_TASK DETAILS:_ Give back exactly the lines running from the line that holds "collars = []" through the line that holds "obj.parent = empty", ends included, and no other lines.

_DATA SUPPLIED:_
[start]
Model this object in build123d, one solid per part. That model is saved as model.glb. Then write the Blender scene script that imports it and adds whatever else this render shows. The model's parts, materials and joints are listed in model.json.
[end]
[start]
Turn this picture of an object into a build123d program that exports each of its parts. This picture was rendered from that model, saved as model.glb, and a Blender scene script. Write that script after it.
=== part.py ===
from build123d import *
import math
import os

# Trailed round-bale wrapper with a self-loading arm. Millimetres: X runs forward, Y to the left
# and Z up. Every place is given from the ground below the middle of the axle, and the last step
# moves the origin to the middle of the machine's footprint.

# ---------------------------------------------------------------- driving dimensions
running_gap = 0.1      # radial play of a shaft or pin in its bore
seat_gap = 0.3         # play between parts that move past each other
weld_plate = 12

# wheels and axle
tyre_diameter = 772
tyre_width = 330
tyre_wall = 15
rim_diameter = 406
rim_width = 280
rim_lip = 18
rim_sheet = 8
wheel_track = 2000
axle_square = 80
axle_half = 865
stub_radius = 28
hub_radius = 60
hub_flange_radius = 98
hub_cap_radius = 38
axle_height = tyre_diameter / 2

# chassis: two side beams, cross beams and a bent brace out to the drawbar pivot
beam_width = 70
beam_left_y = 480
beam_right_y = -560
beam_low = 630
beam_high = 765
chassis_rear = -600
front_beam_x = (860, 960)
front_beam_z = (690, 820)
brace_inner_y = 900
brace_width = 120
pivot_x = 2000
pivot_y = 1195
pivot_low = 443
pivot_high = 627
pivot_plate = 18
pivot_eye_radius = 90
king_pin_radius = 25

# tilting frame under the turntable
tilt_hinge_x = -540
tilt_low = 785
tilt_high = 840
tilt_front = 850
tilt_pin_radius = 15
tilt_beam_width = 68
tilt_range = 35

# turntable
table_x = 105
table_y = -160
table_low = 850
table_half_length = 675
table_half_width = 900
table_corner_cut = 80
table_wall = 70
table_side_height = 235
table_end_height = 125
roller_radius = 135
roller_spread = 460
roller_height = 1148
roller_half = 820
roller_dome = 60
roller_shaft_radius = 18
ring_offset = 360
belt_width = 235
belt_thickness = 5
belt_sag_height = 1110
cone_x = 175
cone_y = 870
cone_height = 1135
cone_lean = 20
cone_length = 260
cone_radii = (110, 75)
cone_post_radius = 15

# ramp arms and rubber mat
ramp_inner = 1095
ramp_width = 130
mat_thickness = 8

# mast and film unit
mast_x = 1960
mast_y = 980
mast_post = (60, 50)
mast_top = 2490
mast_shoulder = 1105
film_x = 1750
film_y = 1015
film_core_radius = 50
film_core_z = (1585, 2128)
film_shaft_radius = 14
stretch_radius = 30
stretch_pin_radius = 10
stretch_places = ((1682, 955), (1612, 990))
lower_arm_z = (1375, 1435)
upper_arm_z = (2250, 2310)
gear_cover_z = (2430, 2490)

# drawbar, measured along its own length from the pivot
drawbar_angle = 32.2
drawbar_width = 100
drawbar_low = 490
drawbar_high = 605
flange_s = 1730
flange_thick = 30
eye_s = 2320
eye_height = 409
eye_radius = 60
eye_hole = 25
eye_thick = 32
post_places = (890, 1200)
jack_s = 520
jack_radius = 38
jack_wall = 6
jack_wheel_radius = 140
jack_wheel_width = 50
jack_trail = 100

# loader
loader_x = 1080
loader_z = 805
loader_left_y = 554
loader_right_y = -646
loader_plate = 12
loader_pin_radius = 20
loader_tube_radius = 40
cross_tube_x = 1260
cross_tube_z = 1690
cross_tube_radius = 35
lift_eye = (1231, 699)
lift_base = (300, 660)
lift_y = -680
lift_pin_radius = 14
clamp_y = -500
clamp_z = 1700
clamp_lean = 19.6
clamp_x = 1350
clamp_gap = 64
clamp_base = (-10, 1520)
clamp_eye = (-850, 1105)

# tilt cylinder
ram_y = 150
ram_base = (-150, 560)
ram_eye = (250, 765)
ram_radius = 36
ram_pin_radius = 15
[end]
[start]
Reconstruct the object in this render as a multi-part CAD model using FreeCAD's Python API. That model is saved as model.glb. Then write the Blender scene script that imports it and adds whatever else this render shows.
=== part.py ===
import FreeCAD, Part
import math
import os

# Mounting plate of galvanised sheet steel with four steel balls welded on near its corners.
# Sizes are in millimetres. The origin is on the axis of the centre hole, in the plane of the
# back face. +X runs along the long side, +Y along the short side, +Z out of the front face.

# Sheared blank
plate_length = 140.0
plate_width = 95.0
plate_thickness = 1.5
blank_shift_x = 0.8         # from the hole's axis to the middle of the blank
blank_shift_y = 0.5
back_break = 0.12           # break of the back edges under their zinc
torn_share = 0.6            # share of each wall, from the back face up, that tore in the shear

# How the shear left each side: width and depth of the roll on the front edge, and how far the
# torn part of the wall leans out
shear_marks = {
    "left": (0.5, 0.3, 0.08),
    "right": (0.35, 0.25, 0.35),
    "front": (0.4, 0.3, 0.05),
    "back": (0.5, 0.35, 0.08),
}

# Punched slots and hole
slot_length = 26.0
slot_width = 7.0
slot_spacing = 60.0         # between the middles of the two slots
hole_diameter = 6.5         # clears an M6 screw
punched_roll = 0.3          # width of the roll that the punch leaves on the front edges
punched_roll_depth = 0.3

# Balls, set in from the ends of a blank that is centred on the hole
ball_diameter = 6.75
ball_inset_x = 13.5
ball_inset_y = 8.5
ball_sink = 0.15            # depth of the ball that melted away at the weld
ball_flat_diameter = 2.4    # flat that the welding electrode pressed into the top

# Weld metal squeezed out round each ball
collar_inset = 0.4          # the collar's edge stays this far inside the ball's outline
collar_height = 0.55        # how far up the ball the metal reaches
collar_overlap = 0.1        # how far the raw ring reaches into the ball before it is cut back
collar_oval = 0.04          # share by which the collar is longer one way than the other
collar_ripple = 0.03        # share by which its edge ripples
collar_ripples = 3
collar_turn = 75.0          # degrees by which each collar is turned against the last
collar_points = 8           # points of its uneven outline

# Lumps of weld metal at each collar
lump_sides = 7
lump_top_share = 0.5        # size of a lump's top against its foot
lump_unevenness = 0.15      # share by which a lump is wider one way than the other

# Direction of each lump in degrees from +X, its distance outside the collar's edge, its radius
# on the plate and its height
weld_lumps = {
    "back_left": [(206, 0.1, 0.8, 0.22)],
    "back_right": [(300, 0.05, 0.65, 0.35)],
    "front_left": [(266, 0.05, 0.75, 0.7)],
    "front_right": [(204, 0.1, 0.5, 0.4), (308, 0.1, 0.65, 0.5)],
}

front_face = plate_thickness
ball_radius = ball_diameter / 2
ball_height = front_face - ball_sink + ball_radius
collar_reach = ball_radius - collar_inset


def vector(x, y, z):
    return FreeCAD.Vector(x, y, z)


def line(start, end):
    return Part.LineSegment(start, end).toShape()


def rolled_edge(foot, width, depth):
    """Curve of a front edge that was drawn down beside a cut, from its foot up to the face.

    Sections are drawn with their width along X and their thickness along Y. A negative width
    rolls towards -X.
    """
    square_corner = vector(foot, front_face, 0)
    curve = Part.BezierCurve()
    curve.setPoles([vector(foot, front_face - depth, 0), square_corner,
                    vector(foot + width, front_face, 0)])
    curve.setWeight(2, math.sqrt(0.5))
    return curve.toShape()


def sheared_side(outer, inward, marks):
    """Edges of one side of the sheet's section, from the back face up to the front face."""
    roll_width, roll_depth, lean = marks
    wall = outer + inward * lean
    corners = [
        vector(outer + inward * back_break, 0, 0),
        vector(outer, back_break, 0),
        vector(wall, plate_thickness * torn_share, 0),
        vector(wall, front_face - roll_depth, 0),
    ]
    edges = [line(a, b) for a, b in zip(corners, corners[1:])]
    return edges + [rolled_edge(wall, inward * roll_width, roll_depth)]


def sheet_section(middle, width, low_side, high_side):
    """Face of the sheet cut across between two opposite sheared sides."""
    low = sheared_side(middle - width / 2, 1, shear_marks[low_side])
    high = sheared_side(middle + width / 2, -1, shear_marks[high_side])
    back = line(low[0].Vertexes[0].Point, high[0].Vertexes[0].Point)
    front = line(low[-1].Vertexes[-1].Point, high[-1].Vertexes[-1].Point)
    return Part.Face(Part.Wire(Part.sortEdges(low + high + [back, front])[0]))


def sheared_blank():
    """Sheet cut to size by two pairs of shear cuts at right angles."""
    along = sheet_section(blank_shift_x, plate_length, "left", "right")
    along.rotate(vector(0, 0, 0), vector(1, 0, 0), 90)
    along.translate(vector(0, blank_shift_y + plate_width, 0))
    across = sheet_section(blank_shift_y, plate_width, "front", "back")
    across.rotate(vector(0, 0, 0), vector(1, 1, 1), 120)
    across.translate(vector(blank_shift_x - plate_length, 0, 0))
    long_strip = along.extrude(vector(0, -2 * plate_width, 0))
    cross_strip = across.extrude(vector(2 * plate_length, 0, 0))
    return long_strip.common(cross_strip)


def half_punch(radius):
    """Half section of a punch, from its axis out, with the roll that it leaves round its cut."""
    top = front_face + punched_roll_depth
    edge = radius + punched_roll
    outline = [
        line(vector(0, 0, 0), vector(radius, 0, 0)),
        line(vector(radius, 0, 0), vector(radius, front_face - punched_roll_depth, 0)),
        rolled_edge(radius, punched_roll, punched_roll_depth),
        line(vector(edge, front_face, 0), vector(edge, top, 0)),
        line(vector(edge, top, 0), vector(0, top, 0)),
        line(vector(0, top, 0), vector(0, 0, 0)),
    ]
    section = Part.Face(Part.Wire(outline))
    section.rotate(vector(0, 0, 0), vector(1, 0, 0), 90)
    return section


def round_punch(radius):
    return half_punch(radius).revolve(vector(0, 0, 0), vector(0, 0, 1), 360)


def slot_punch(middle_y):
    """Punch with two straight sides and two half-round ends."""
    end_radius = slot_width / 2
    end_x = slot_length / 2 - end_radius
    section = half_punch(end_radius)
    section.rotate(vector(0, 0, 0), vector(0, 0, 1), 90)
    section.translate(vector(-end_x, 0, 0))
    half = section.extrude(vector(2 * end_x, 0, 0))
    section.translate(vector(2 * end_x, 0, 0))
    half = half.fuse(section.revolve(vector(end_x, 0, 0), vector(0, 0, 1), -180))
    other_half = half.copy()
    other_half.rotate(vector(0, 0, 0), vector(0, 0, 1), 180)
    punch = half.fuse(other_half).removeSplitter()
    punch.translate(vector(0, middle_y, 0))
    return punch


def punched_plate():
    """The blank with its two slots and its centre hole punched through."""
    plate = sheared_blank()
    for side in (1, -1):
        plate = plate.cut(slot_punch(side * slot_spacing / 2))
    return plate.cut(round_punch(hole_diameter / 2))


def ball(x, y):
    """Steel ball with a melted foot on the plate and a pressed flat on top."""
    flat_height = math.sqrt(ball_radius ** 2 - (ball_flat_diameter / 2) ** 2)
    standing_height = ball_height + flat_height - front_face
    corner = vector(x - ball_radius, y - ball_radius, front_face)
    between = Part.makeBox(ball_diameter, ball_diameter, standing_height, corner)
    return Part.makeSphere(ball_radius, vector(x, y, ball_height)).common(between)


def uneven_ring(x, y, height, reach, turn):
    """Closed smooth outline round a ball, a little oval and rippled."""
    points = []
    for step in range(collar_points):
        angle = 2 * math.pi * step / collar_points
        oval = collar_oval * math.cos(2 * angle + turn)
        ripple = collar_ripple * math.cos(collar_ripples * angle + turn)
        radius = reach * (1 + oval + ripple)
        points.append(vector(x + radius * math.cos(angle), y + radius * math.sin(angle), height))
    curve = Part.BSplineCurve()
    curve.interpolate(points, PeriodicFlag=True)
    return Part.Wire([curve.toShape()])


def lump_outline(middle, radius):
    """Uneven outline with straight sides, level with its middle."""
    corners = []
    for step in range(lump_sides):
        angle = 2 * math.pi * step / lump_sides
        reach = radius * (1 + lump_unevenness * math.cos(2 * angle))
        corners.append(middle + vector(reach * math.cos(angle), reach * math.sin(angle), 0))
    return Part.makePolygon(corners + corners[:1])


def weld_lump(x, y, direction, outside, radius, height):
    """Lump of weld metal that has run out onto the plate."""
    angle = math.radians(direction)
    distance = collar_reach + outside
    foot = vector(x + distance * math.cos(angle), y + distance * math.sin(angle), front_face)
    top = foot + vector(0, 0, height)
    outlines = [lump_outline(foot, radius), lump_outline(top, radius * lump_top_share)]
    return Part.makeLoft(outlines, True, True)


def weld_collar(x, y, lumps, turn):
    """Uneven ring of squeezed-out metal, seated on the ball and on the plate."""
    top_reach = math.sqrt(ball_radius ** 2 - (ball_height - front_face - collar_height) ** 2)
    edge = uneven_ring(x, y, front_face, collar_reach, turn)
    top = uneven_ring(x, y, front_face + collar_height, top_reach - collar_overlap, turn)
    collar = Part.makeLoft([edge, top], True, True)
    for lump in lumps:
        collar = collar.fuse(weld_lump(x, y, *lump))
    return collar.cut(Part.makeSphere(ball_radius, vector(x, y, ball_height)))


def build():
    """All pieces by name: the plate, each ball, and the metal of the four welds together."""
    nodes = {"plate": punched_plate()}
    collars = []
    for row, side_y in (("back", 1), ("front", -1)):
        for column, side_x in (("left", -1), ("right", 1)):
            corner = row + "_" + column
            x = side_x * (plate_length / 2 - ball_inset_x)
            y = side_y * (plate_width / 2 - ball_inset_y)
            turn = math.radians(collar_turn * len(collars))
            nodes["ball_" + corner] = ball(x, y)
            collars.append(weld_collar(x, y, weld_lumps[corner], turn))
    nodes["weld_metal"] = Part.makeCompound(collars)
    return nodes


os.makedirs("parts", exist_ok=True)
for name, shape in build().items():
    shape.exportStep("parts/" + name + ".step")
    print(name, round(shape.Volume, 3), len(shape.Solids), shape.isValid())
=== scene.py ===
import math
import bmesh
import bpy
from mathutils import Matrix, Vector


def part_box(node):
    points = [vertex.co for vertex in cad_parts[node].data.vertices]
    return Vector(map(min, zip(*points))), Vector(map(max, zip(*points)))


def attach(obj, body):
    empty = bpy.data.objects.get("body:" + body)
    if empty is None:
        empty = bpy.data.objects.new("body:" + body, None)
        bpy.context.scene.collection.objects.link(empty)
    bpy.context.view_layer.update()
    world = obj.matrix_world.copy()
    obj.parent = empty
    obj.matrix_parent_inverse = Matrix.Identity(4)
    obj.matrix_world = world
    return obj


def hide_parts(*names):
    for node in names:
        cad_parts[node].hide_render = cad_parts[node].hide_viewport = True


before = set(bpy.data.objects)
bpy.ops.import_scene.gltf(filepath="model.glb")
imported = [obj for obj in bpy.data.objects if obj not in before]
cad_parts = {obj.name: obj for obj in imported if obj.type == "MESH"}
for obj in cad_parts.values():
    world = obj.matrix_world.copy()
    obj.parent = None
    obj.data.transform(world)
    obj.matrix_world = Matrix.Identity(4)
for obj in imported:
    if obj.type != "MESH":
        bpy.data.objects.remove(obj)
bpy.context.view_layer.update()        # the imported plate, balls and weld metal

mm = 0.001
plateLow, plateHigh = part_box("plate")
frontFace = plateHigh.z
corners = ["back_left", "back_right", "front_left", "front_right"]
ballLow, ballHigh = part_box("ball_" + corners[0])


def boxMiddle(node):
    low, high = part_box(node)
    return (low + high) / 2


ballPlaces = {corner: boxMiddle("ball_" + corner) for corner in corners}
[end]
_EXPECTED OUTPUT:_
    collars = []
    for row, side_y in (("back", 1), ("front", -1)):
        for column, side_x in (("left", -1), ("right", 1)):
            corner = row + "_" + column
            x = side_x * (plate_length / 2 - ball_inset_x)
            y = side_y * (plate_width / 2 - ball_inset_y)
            turn = math.radians(collar_turn * len(collars))
            nodes["ball_" + corner] = ball(x, y)
            collars.append(weld_collar(x, y, weld_lumps[corner], turn))
    nodes["weld_metal"] = Part.makeCompound(collars)
    return nodes


os.makedirs("parts", exist_ok=True)
for name, shape in build().items():
    shape.exportStep("parts/" + name + ".step")
    print(name, round(shape.Volume, 3), len(shape.Solids), shape.isValid())
=== scene.py ===
import math
import bmesh
import bpy
from mathutils import Matrix, Vector


def part_box(node):
    points = [vertex.co for vertex in cad_parts[node].data.vertices]
    return Vector(map(min, zip(*points))), Vector(map(max, zip(*points)))


def attach(obj, body):
    empty = bpy.data.objects.get("body:" + body)
    if empty is None:
        empty = bpy.data.objects.new("body:" + body, None)
        bpy.context.scene.collection.objects.link(empty)
    bpy.context.view_layer.update()
    world = obj.matrix_world.copy()
    obj.parent = empty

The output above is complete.